Yeah, I listened to it. He sounds great.

He sounds so good. I was like, “Our voices sound good together!” Maybe if we play Miami he’ll come sing with me or something.

Have you ever played Miami before? Bands don’t usually go to Florida.

That’s because there’s tolls, and people don’t come out that much. Florida’s really weird. I’ve played Florida a bunch, actually. Miami’s probably one of my least favorite places to play. I’ve never been to a third-world country, but I kind of imagine Miami’s the closest thing. The rich people are so rich – it’ll be like these huge fancy condos – and then there’s all of these homeless people. We had to bring all our stuff in, cos when we got to the venue they were like, “Yeah, the band last night got robbed at gunpoint.” We were like, “Cool, can’t wait to play!”

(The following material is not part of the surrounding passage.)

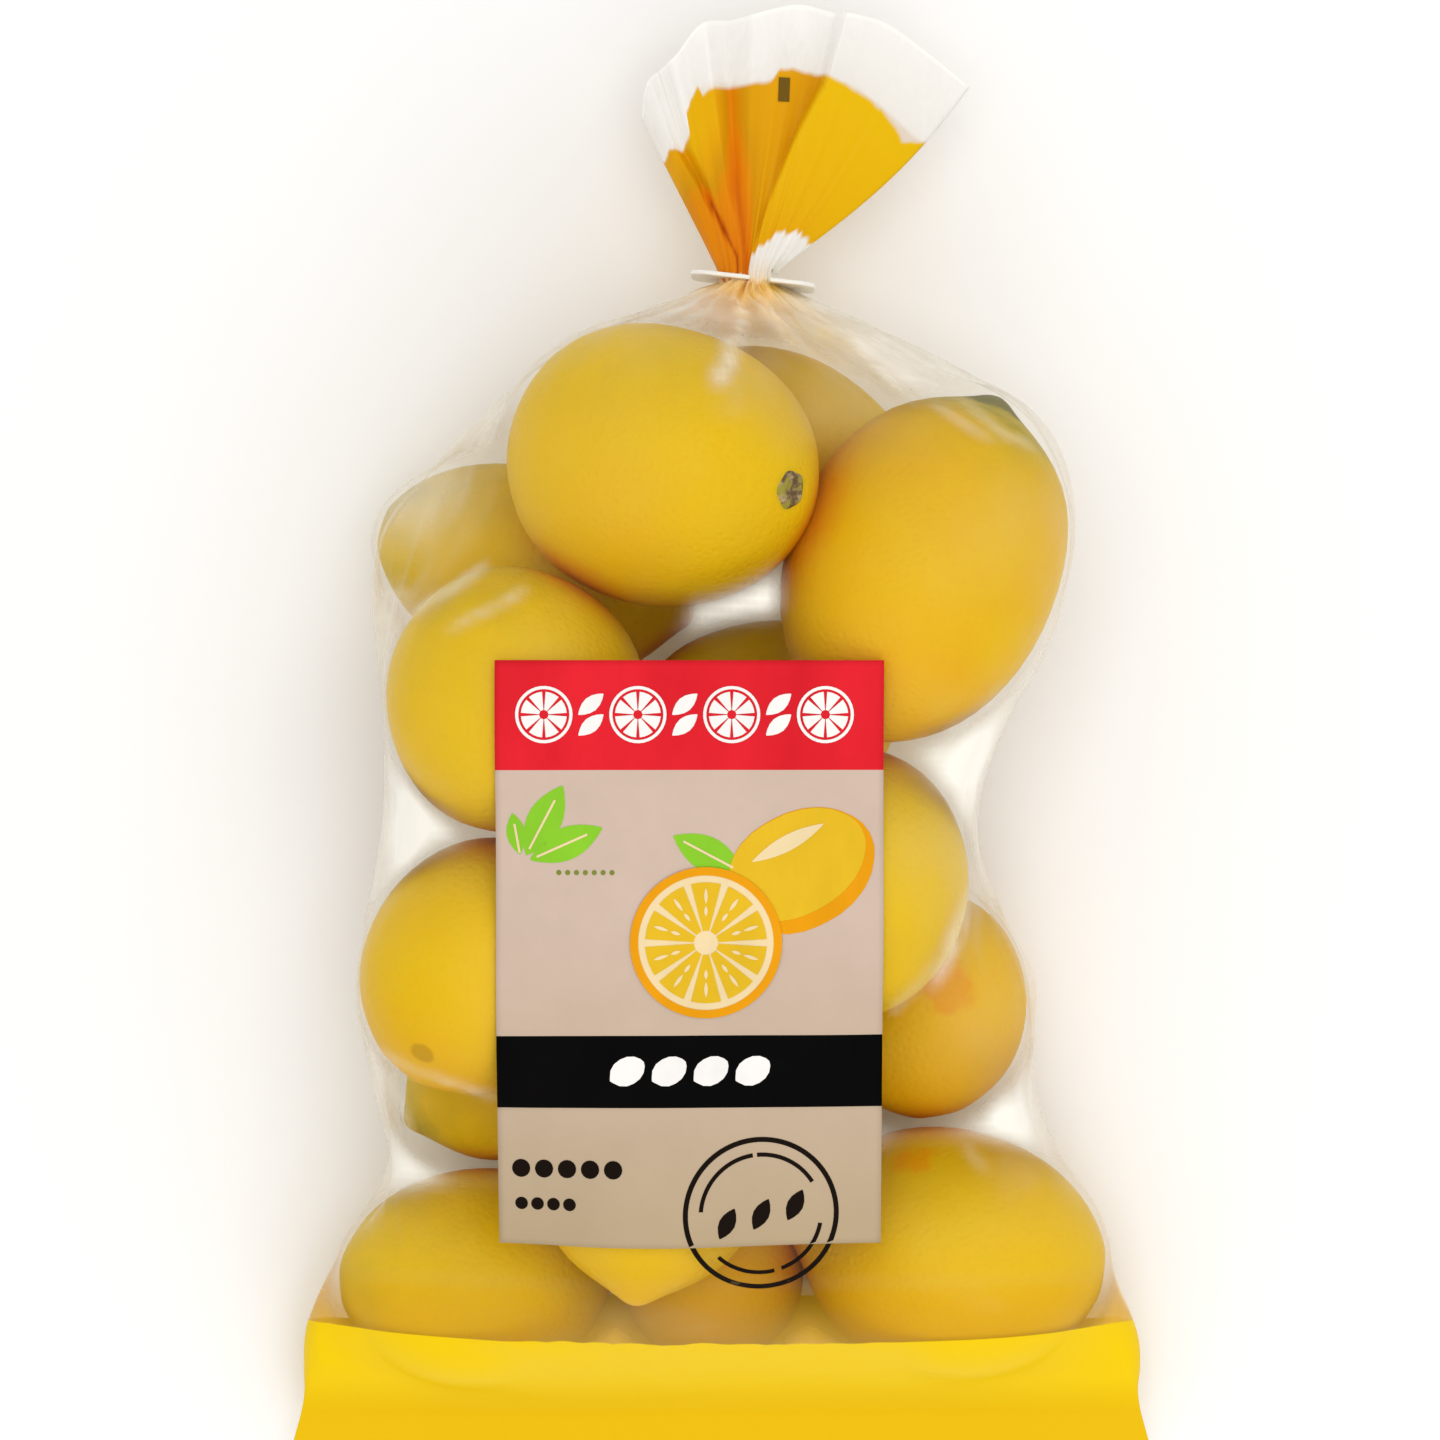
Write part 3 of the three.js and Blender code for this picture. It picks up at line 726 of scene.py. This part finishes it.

But as soon as we pulled up to the venue our tour manager’s like, “Okay, be careful, this is a really bad part of town – even though there’s a really nice condo over there.” It’s like a zombie movie – while she’s telling us “be really, really careful” this homeless man starts banging on the driver-side window, like, “GIVE ME MONEY!” And then this dude kept banging on the back door, like trying to get in. Saying, “SOMEBODY’S GOTTA LISTEN TO ME SOMETIME!” There was like, five people in the audience. Like, WHY did we come here? And I’d tripped mushrooms the night before, so I felt like a huge piece of shit the whole day. I was like, “That was so stupid.”